### TASK TO CARRY OUT
Starting at the line that has "plate_blank = ring_blank()" and stopping after the line that has "for node in", reproduce the listing below exactly; omit everything else.

### DATASET RECORDS
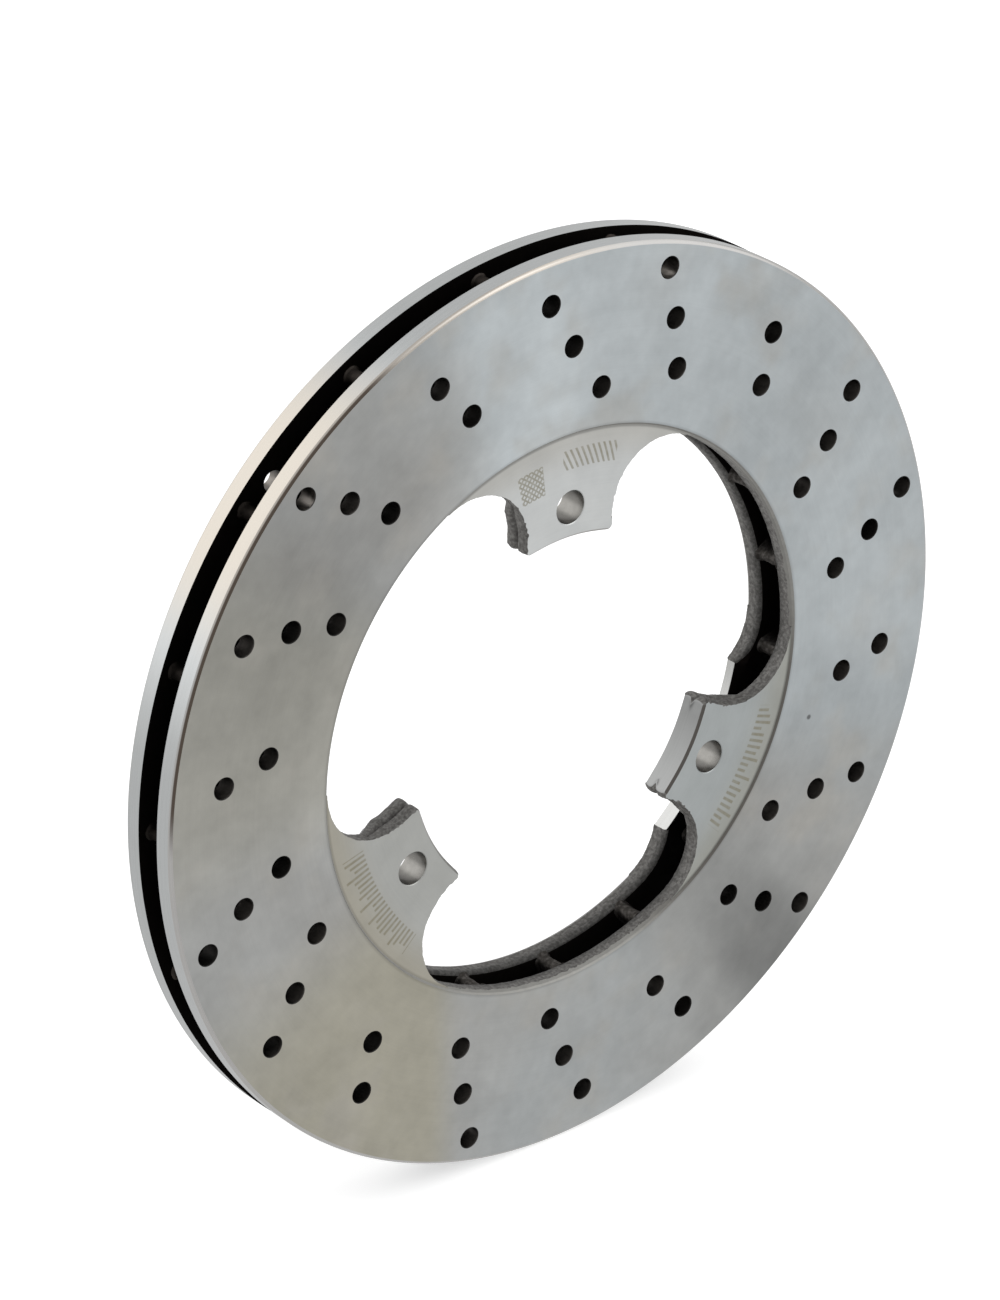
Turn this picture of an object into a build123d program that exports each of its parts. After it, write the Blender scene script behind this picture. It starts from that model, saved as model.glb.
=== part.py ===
from build123d import *
import os
from math import atan2, cos, degrees, radians, sin, sqrt

# Ventilated, cross-drilled brake disc for a motorcycle or scooter wheel: one grey-iron casting,
# kept here as its functional regions, which meet face to face.
# Each region is modelled lying flat, front face up (+Z), top of the disc at +Y, and is then
# stood upright, so the finished disc has its axle along Y, its front face towards -Y and
# lug 1 at the top. Lengths are in millimetres and angles in degrees, clockwise from the top
# as seen from the front.

# Friction ring
disc_diameter = 195.0
disc_thickness = 14.0
plate_thickness = 4.1
rim_bevel = 0.7
bore_diameter = 119.4            # as-cast bore between the lugs
track_inner_diameter = 120.9     # inner edge of the ground pad track
track_step = 0.35                # the track stands this far above the lug faces
ledge_diameter = 120.2           # foot of the step up to the track
ledge_width = 0.1
bore_break = 1.0                 # depth below the track where the bore edge is broken
slot_corner_radius = 0.8         # cast rounding where the bore turns into the air slot

# Cross-drilled cooling holes
hole_diameter = 4.45
hole_edge_break = 0.15
hole_rows = 18
hole_pitch = 10.0                # along a row
outer_hole_radius = 92.0
row_stagger = hole_pitch / 3     # each row type starts this much further in
first_row_angle = 14.87          # of the outermost hole in row 0
row_lean = 0.3236                # degrees per millimetre that a row leans as it runs inwards
lug_row_shift = (0.0, 0.56, 3.3) # extra turn of the three holes in the row above each lug

# Cooling vanes
vane_count = 18
vane_width = 3.0
vane_root_flare = 0.6
vane_inner_radius, vane_inner_angle = 61.8, 16.9
vane_outer_radius, vane_outer_angle = 93.9, 10.2

# Mounting lugs
lug_count = 3
lug_inner_radius = 38.0
lug_half_width = 10.5
lug_root_radius = 13.2           # concave blend from the lug's side into the bore
lug_corner_radius = 1.2
lug_thickness = 6.5
lug_edge_break = 0.5
lug_boss_radius = 11.3           # of the round boss about the bolt hole that carries the hub seat
bolt_circle_diameter = 89.0
bolt_hole_diameter = 7.0
bolt_countersink = 0.15

# Rear pilot ears
pilot_diameter = 111.0
pilot_edge_break = 0.3

# Derived heights and radii
disc_radius = disc_diameter / 2
bore_radius = bore_diameter / 2
ledge_outer_radius = ledge_diameter / 2
ledge_inner_radius = ledge_outer_radius - ledge_width
track_inner_radius = track_inner_diameter / 2
face_height = disc_thickness / 2
slot_height = face_height - plate_thickness
lug_face_height = face_height - track_step
lug_seat_height = lug_face_height - lug_thickness
blank_overlap = 1.0              # lug and ear blanks reach this far into the ring before trimming


def polar(radius, angle):
    """A point at an angle clockwise from the top."""
    return (radius * sin(radians(angle)), radius * cos(radians(angle)))


def revolved(points, arc_middles=None):
    """A ring from (radius, height) points. A side whose start is in arc_middles is an arc
    through the point given there."""
    arcs = arc_middles or {}
    sides = []
    for start, end in zip(points, points[1:] + points[:1]):
        if start in arcs:
            sides.append(ThreePointArc(start, arcs[start], end))
        else:
            sides.append(Line(start, end))
    return revolve(Plane.XZ * make_face(sides), Axis.Z)


def hole_cutter(diameter, edge_break, low, high):
    """A drilled hole between two heights, with both mouths broken."""
    radius = diameter / 2
    past = 1.0
    outline = [
        (0, low - past),
        (radius + edge_break + past, low - past),
        (radius, low + edge_break),
        (radius, high - edge_break),
        (radius + edge_break + past, high + past),
        (0, high + past),
    ]
    return revolved(outline)


def cooling_hole_places():
    """The centre of every cross-drilled hole."""
    places = []
    rows_per_lug = hole_rows // lug_count
    for row in range(hole_rows):
        kind = row % 3
        start = outer_hole_radius - (0, 2, 1)[kind] * row_stagger
        count = (3, 2, 3)[kind]
        above_lug = row % rows_per_lug == rows_per_lug - 1
        for place in range(count):
            radius = start - place * hole_pitch
            angle = first_row_angle + row * 360 / hole_rows
            angle += row_lean * (outer_hole_radius - radius)
            if above_lug:
                angle += lug_row_shift[place]
            places.append(polar(radius, angle))
    return places


def ring_blank():
    """The front plate before drilling: ground track, turned rim, as-cast bore."""
    arc_lift = slot_corner_radius * (1 - sqrt(0.5))
    arc_start = (bore_radius, slot_height + slot_corner_radius)
    arc_middle = (bore_radius + arc_lift, slot_height + arc_lift)
    outline = [
        (disc_radius, slot_height),
        (disc_radius, face_height - rim_bevel),
        (disc_radius - rim_bevel, face_height),
        (track_inner_radius, face_height),
        (ledge_outer_radius, lug_face_height),
        (ledge_inner_radius, lug_face_height),
        (bore_radius, face_height - bore_break),
        arc_start,
        (bore_radius + slot_corner_radius, slot_height),
    ]
    return revolved(outline, {arc_start: arc_middle})


def friction_ring(blank):
    """The front plate with its cooling holes drilled."""
    cutter = hole_cutter(hole_diameter, hole_edge_break, slot_height, face_height)
    return blank - [Pos(x, y) * cutter for x, y in cooling_hole_places()]


def left(point):
    return (-point[0], point[1])


def ear_outline():
    """The flared outline that a lug and a rear ear share, at the top of the disc."""
    blend_x = lug_half_width + lug_root_radius
    blend_y = sqrt((bore_radius - lug_root_radius) ** 2 - blend_x ** 2)
    tangent_angle = degrees(atan2(blend_x, blend_y))
    middle_turn = radians((180 + 90 - tangent_angle) / 2)
    side_start = (lug_half_width, sqrt(lug_inner_radius ** 2 - lug_half_width ** 2))
    side_end = (lug_half_width, blend_y)
    blend_middle = (
        blend_x + lug_root_radius * cos(middle_turn),
        blend_y + lug_root_radius * sin(middle_turn),
    )
    blend_end = polar(bore_radius, tangent_angle)
    outer_corner = polar(bore_radius + blank_overlap, tangent_angle)
    outer_middle = (0, bore_radius + blank_overlap)
    sides = [
        ThreePointArc(left(side_start), (0, lug_inner_radius), side_start),
        Line(side_start, side_end),
        ThreePointArc(side_end, blend_middle, blend_end),
        Line(blend_end, outer_corner),
        ThreePointArc(outer_corner, outer_middle, left(outer_corner)),
        Line(left(outer_corner), left(blend_end)),
        ThreePointArc(left(blend_end), left(blend_middle), left(side_end)),
        Line(left(side_end), left(side_start)),
    ]
    face = make_face(sides)
    inner_corners = [v for v in face.vertices() if v.Y < lug_inner_radius]
    return fillet(inner_corners, lug_corner_radius)


def boss_relief():
    """What is left out of a lug's rear side beyond its boss, whose flank slopes at 45 degrees
    from the hub seat up to the air slot."""
    past = 1.0
    flank_end = lug_boss_radius + slot_height - lug_seat_height
    boss = revolved([
        (0, lug_seat_height - past),
        (lug_boss_radius - past, lug_seat_height - past),
        (flank_end, slot_height),
        (0, slot_height),
    ])
    block = Pos(0, 0, slot_height) * Box(
        2 * bore_radius,
        bore_radius,
        slot_height - lug_seat_height + past,
        align=(Align.CENTER, Align.MIN, Align.MAX),
    )
    return block - boss


def mounting_lug(blank):
    """A drilled lug behind the front plate's face, with the hub seat on its rear side."""
    reach = bore_radius + blank_overlap
    outline = [
        (lug_inner_radius, lug_seat_height + lug_edge_break),
        (lug_inner_radius + lug_edge_break, lug_seat_height),
        (reach, lug_seat_height),
        (reach, lug_face_height),
        (lug_inner_radius + lug_edge_break, lug_face_height),
        (lug_inner_radius, lug_face_height - lug_edge_break),
    ]
    column = extrude(Pos(0, 0, lug_seat_height) * ear_outline(), lug_thickness)
    bolt_hole = hole_cutter(
        bolt_hole_diameter, bolt_countersink, lug_seat_height, lug_face_height
    )
    bolt_place = Pos(*polar(bolt_circle_diameter / 2, 0))
    slab = (column & revolved(outline)) - blank
    return slab - bolt_place * bolt_hole - bolt_place * boss_relief()


def rear_pilot_ear(blank):
    """A flared ear of the rear plate, turned back to the diameter that centres the hub."""
    reach = bore_radius + blank_overlap
    pilot_radius = pilot_diameter / 2
    outline = [
        (pilot_radius, slot_height),
        (reach, slot_height),
        (reach, lug_face_height),
        (pilot_radius + pilot_edge_break, lug_face_height),
        (pilot_radius, lug_face_height - pilot_edge_break),
    ]
    column = extrude(Pos(0, 0, slot_height) * ear_outline(), lug_face_height - slot_height)
    return mirror((column & revolved(outline)) - blank, Plane.XY)


def cooling_vane():
    """A straight, round-ended vane that leans back as it runs inwards, with flared roots."""
    inner = Vector(*polar(vane_inner_radius, vane_inner_angle))
    outer = Vector(*polar(vane_outer_radius, vane_outer_angle))
    span = outer - inner
    middle = Pos(*(inner + outer) * 0.5)
    turn = degrees(atan2(span.Y, span.X))
    waist = middle * SlotCenterToCenter(span.length, vane_width, turn)
    root_width = vane_width + 2 * vane_root_flare
    root = middle * SlotCenterToCenter(span.length, root_width, turn)
    web = extrude(waist, slot_height, both=True)
    lower_root = extrude(Pos(0, 0, -slot_height) * root, vane_root_flare, taper=45)
    return web + lower_root + mirror(lower_root, Plane.XY)


def turned(solid, angle):
    """Turned clockwise about the axle, as seen from the front."""
    return Rot(Z=-angle) * solid


def save(node, solid):
    """Stand the region upright and write it as one solid."""
    export_step((Rot(X=90) * solid).solid(), f"parts/{node}.step")


os.makedirs("parts", exist_ok=True)

plate_blank = ring_blank()
front_ring = friction_ring(plate_blank)
rear_ring = mirror(front_ring, Plane.XY)
save("front_friction_ring", front_ring)
save("rear_friction_ring", rear_ring)

lug = mounting_lug(plate_blank)
ear = rear_pilot_ear(plate_blank)
for number in range(lug_count):
    angle = number * 360 / lug_count
    save(f"mounting_lug_{number + 1}", turned(lug, angle))
    save(f"rear_pilot_ear_{number + 1}", turned(ear, angle))

vane = cooling_vane()
for number in range(vane_count):
    save(f"cooling_vane_{number + 1:02d}", turned(vane, number * 360 / vane_count))
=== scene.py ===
import math
import bmesh
import bpy
from mathutils import Matrix, Vector, noise
from mathutils.geometry import delaunay_2d_cdt

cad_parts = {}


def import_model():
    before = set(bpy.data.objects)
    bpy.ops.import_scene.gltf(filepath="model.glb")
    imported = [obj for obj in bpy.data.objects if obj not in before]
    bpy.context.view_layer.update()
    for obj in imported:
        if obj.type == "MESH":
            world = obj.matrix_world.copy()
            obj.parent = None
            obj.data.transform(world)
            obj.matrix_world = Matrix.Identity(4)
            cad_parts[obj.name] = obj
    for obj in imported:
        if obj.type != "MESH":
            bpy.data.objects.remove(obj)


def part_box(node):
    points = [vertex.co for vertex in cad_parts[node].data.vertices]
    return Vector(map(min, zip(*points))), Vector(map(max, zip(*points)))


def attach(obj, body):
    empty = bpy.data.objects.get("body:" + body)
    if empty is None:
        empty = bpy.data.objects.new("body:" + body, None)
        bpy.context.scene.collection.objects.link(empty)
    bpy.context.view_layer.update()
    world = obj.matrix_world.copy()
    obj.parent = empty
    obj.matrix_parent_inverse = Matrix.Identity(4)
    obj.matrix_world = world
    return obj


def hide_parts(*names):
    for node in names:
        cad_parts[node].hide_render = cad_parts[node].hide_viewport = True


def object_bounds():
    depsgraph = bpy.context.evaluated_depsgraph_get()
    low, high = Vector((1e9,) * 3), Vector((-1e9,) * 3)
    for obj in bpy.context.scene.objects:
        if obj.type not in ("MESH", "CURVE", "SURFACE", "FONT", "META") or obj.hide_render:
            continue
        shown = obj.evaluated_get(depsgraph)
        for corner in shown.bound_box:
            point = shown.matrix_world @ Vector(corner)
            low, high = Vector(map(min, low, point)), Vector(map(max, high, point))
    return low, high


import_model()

# A ventilated, cross-drilled brake disc of grey cast iron. The looks are built around the CAD:
# every region gets a fine mesh with real sand-cast roughness where it is left as cast, and
# ground, turned and drilled finishes where it is machined.
# Meshes are made lying flat in millimetres, front face up (+z), top of the disc at +y, angles
# clockwise from the top. world() stands them up in the frame, where the axle is Y.

CAD_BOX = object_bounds()
MM = 0.001

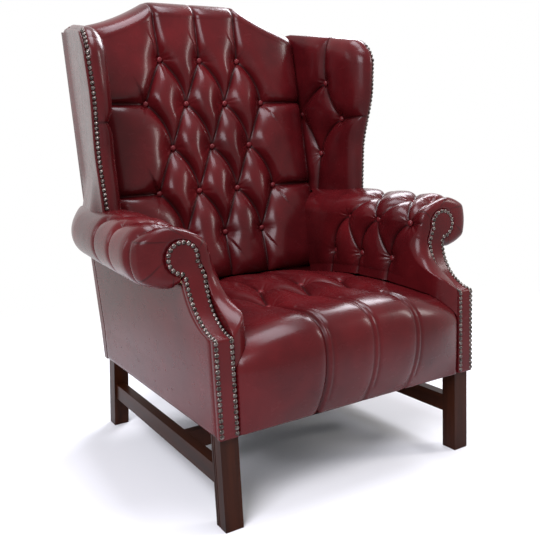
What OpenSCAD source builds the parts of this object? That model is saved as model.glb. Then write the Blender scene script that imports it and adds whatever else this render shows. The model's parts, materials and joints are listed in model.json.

### ANSWER TO THIS TASK
plate_blank = ring_blank()
front_ring = friction_ring(plate_blank)
rear_ring = mirror(front_ring, Plane.XY)
save("front_friction_ring", front_ring)
save("rear_friction_ring", rear_ring)

lug = mounting_lug(plate_blank)
ear = rear_pilot_ear(plate_blank)
for number in range(lug_count):
    angle = number * 360 / lug_count
    save(f"mounting_lug_{number + 1}", turned(lug, angle))
    save(f"rear_pilot_ear_{number + 1}", turned(ear, angle))

vane = cooling_vane()
for number in range(vane_count):
    save(f"cooling_vane_{number + 1:02d}", turned(vane, number * 360 / vane_count))
=== scene.py ===
import math
import bmesh
import bpy
from mathutils import Matrix, Vector, noise
from mathutils.geometry import delaunay_2d_cdt

cad_parts = {}


def import_model():
    before = set(bpy.data.objects)
    bpy.ops.import_scene.gltf(filepath="model.glb")
    imported = [obj for obj in bpy.data.objects if obj not in before]
    bpy.context.view_layer.update()
    for obj in imported:
        if obj.type == "MESH":
            world = obj.matrix_world.copy()
            obj.parent = None
            obj.data.transform(world)
            obj.matrix_world = Matrix.Identity(4)
            cad_parts[obj.name] = obj
    for obj in imported:
        if obj.type != "MESH":
            bpy.data.objects.remove(obj)


def part_box(node):
    points = [vertex.co for vertex in cad_parts[node].data.vertices]
    return Vector(map(min, zip(*points))), Vector(map(max, zip(*points)))


def attach(obj, body):
    empty = bpy.data.objects.get("body:" + body)
    if empty is None:
        empty = bpy.data.objects.new("body:" + body, None)
        bpy.context.scene.collection.objects.link(empty)
    bpy.context.view_layer.update()
    world = obj.matrix_world.copy()
    obj.parent = empty
    obj.matrix_parent_inverse = Matrix.Identity(4)
    obj.matrix_world = world
    return obj


def hide_parts(*names):
    for node in names:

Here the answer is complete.